Thursday, April 04, 2013
I sat thinking today about those with chronic illnesses. I suffer from fibromyalgia. No, can’t say I went looking for it, or that I fully yet understand it. I was diagnosed in 1997 after 4 years of a back and forth battle to find out what exactly was wrong with me. See the problem is you can’t do a blood test, an x-ray or some scan to find this syndrome. Some doctors believe it is real, others do not. I found in 1997 most do not. The medical doctors sent me to psychologists and psychiatrists because they knew there was nothing physically wrong with me. The psychologists sent me back to medical doctors because I had passed every mental test there was to give so of course it had to be physical. And this seesaw went on for four years. When our new family physician, that I was forced to go to because of insurance change, looked at me and said “there is nothing mentally wrong with you but I do believe you have a syndrome that is not easy to explain.” He went on to explain the syndrome of fibromyalgia and how he was going to refer me to a rheumatologist that he trusted (ok he trusted…..never have I said yet I did). My first thought was “here I go again……the seesaw I wanted to stop”.
Well I found myself amazed, she sat with me for 3 hours after poking painfully where I did not need poked and started to explain this syndrome. What I discovered is that one area is never discussed, not by therapists, not by doctors. And that is the emotional imbalance you are left with after the diagnosis.
See, today 16 years later, I sit still battling not the physical symptoms. Let’s face it, those you can’t battle. Oh I’ve tried to ignore the tiredness, the pain levels and dig in deeper and tread forward; but I’m talking the emotional roller coaster experienced. Now don’t get me wrong….in the beginning I saw many therapists for a variety of reasons but not one dealt with the emotions I was feeling because of this syndrome.
I was left with mistrust of our medical profession. I found the roller coaster left me doubting when a doctor diagnosed me with even an ear infection. I had to learn to trust again in the medical field. I found depression in a way I no longer could understand. Some of thepression I could predict and fight. But what about those “fog” days when I woke depressed in a gray cloud and didn’t know why. Then I would spend the day clawing to get out to find I had an increased pain level, headaches, and confusion. This would lead to……
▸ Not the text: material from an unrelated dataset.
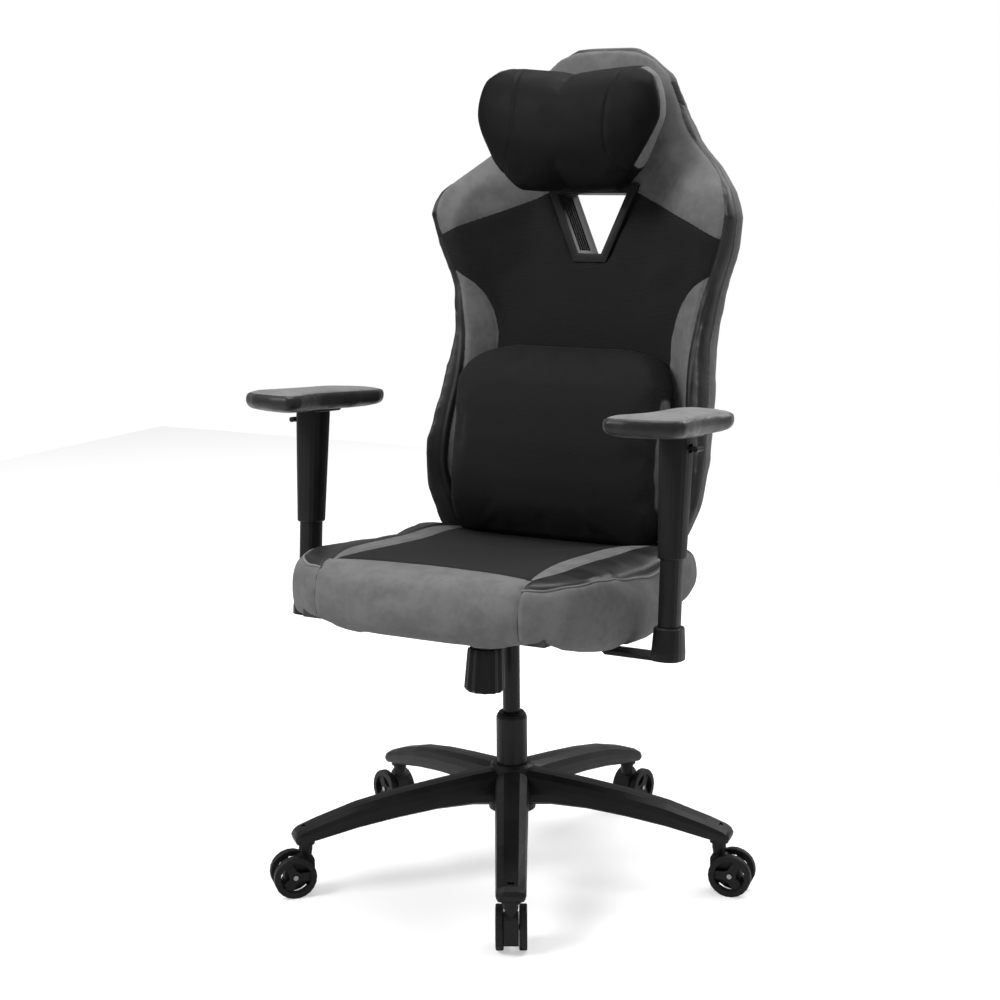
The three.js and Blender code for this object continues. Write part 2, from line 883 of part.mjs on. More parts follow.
// Half width of the seat by distance along it, as a share of its length from the front.
const seatHalf = curve([
  [0.0, 0.0],
  [0.012, 0.44],
  [0.04, 0.68],
  [0.1, 0.9],
  [0.2, 0.99],
  [0.36, 1.0],
  [0.52, 0.965],
  [0.68, 0.955],
  [0.84, 0.98],
  [0.93, 0.93],
  [0.98, 0.78],
  [1.0, 0.6],
]);

// Height of the cushion's lower edge along its length.
const seatSkirt = curve([
  [0.0, -8],
  [0.1, -12],
  [0.28, -22],
  [0.45, -26],
  [0.6, -26],
  [0.75, -8],
  [0.92, 22],
  [1.0, 34],
]);

// Height of the cushion's top edge along its length, below the top of the middle.
const seatFall = curve([
  [0.0, 9],
  [0.1, 3],
  [0.25, 0],
  [0.7, 0],
  [0.86, 6],
  [1.0, 20],
]);

const seatLength = () => SEAT.rear - SEAT.front;

// The seat's outline in plan, drawn in by a distance, from the front round to the front again.
function seatOutline(inset, place) {
  const shares = [0.006, 0.04, 0.1, 0.2, 0.32, 0.45, 0.58, 0.7, 0.82, 0.91, 0.97, 1.0];
  const grow = (extent) => (extent - inset) / extent;
  const middle = (SEAT.front + SEAT.rear) / 2;
  const half = shares.map((share) => {
    const x = (seatHalf(share) * SEAT.width) / 2;
    const y = SEAT.front + share * seatLength();
    return [x * grow(SEAT.width / 2), middle + (y - middle) * grow(seatLength() / 2), share];
  });
  const far = [...half].reverse().map(([x, y, share]) => [-x, y, share]);
  return [...half, ...far].map(([x, y, share]) => place(x, y, share));
}

function seatCushion() {
  const levels = [
    [26, 0],
    [6, 0.05],
    [0, 0.3],
    [0, 0.7],
    [7, 0.93],
    [22, 1],
    [90, 1.03],
  ];
  const rings = levels.map(([inset, rise]) =>
    seatOutline(inset, (x, y, share) => {
      const low = seatSkirt(share);
      return new THREE.Vector3(x, y, low + (SEAT.topZ - seatFall(share) - low) * rise);
    }),
  );
  const body = loft(rings);
  const half = PAN.halfWidth + GAP;
  const under = block(
    [-half, PAN.front - GAP, -THROUGH],
    [half, PAN.rear + GAP, SEAT.panThickness + 2 * GAP],
  );
  const passages = [-1, 1].map((side) => bracketPassage(side));
  return cut(body, under, barPassage(), ...passages);
}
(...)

Anger. Oh yes even 16 years later I daily get angry at the limitations this syndrome has placed on me. What I want to do and what I can get my body to do is a dozen different things. I weep in anger over the injustice. I want to scream and yell then realize that accomplishes nothing so I bury it inside. But here’s the problem with this theory and action, the further you bury the anger, the more it surfaces in different ways. See you start to snap yet really don’t understand why, you criticize a normally routine job done by others, again unsure why. You look in the mirror and see a monster “red and full of anger” yet unsure why. This anger turns to bitterness at usually everything for a short while at least around you. But the biggest bitterness is the bitterness and injustice you feel at the syndrome. See it’s not like a person that angers you. You have someone concrete in front of you. This syndrome is “illusive”. You have no picture to place on it, no visual you can use to be angry at it. It begins to feel irrational to yell at something you can’t see.
Then the circle starts again. You bury the anger, it bubbles up, you can’t find a source to yell at so you bury again. This anger is only one of the zillion possible emotions you feel. Yet it seems to be the one I find myself returning to today.